Christianity may be the infamously dominant religion of the South, but Marcie Cohen Ferris spent several years researching a heretofore under-explored subject: the gastronomic heritage of Jewish Southerners. Of course, as Ferris addresses right up front in Matzoh Ball Gumbo: Culinary Tales of the Jewish South (University of Chapel Hill Press, $29.95), Jews striving to keep kosher face constant challenges in the region’s seafood- and pork-centric diet. Jewish Southerners, who have been here since Colonial times, came to define themselves by what was accepted and what was rejected both inside and outside their households. (Hint: The invention of Crisco made kosher baking a much easier task.) The book stemmed from a dissertation Ferris was working on, and she tackles her material with an academic’s thoroughness — there are pages of footnotes in tiny type. But that doesn’t mean it’s a dry read. Weaving through centuries and cities, the book is rooted by dozens of interviews that shed light on community, race relations and the question of identity. If your appetite is piqued by the descriptions of challah, brisket, tsimmes and kugel, try the recipe for Barbecued Black Pepper Beef Ribs on page 249.
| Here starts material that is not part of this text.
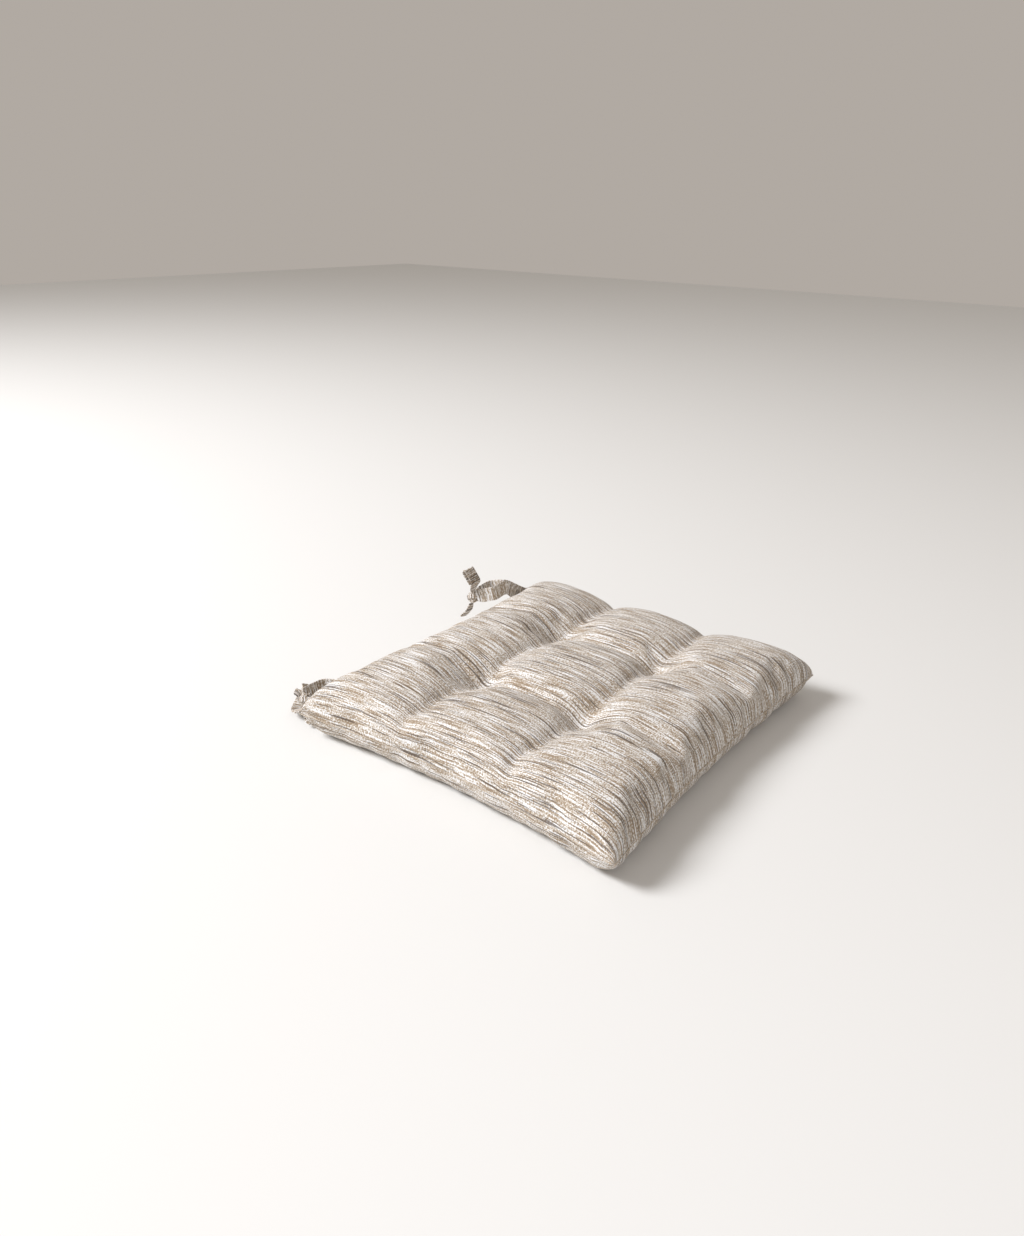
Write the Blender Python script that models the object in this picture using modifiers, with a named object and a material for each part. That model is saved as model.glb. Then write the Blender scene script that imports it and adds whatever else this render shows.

Any beginning cooks or newlyweds on your gift-giving list this year? Here’s the choice: The America’s Test Kitchen Family Cookbook (America’s Test Kitchen, $34.95). The publishers of Cook’s Illustrated magazine and producers of the “America’s Test Kitchen” cooking series on PBS have compiled more than 1,200 recipes into a deceptively Middle American-appearing assemblage. But don’t be fooled by the Betty Crocker binder look. This is a sophisticated tome of A-to-Z modern cooking, with genuinely helpful tips on nearly every page — from shucking oysters and selecting hams to identifying salad greens and what brand of nonstick skillet to invest in. These folks are known for their maniacal testing of recipes, and the directions are succinct yet easy to understand. Their roast leg of lamb? Not intimidating. I’m a fool for fruit crisp, and their crisp topping is the absolute best I’ve ever found. (For that matter, try the rhubarb-blueberry fool with ginger as well.) Seriously, if I had to pair down my prodigious collection of cookbooks to 10, this helpmate would be among them. Spain. It’s what’s for dinner. Those tapas we consume on mass in Atlanta’s eateries? That coffee foam concocted by the wacky chef to grace his beef tenderloin? Those affordable Rioja wines we like to guzzle? Spain, Spain, Spain. Yet most of the culinary revelations pouring forth from that country have largely been creations that Americans enjoy while dining out, not eating in. Enter Anya von Bremzen, a food writer who fell in love with Spain two decades ago and has been reporting on the influential scene happening there since. Her hefty tome, The New Spanish Table (Workman Publishing, $22.95), samples the complete range of Spanish cuisine: easy, three-ingredient tapas suggestions. Thorough techniques for classic Valencian Paella. Do-it-home nueva cocina dishes like Roasted Squash Soup with Saffron Ice Cream and Potato “Lasagna” with Chorizo and Dates. But of equal importance is the passionate depth with which von Bremzen details the history of Spain’s food, region by region. I would recommend this book as much as pure reading material for first-time travelers to Spain as for curious cooks who want to move the tapas party from the restaurants to their own kitchens.